Europe cops out on Rethinking education
“The youth unemployment rate is close to 23% across the European Union – yet at the same time there are more than 2 million vacancies that cannot be filled. Europe needs a radical rethink on how education and training systems can deliver the skills needed by the labour market.” So says the European Commission in their new strategy called Rethinking Education which is designed “to encourage Member States to take immediate action to ensure that young people develop the skills and competences needed by the labour market and to achieve their targets for growth and jobs.”
The actio0n proposed is less than radical and somewhat depressing: more focus on ‘learning outcomes; assessment methods need to be adapted and modernised; the use of ICT and open educational resources (OER) should be scaled-up in all learning contexts; teachers need to update their own skills through regular training; stronger links between education and employers; bring enterprise into the classroom.

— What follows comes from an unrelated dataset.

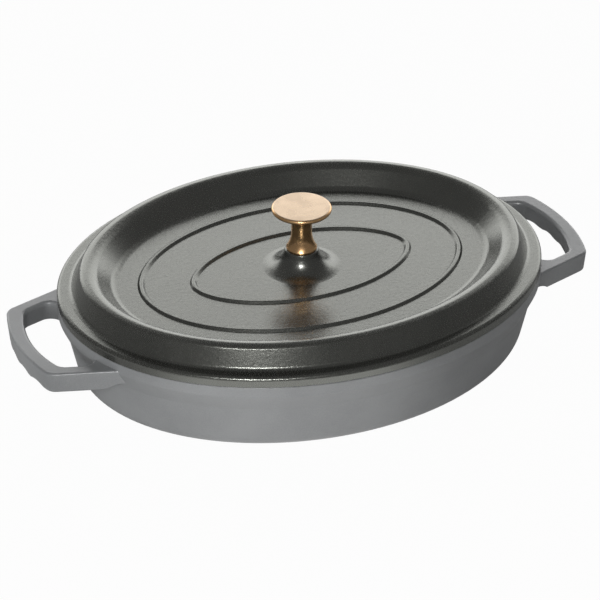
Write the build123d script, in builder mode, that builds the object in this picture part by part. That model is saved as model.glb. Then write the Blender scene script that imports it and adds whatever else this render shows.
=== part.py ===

The European Commission has very little power over education being mainly reduced to appealing to Member States to follow its lead. Yet with unemployment at crisis levels this was a chance for them to take a radical relook at the role of education in Europe. The list of measures (if they can be called that) above seem rather tired and are certainly not radical. A greater focus on learning outcomes and bringing enterprise into the classroom are going to do little to improve education, still less create teh jobs so desperately need by unemployed young people.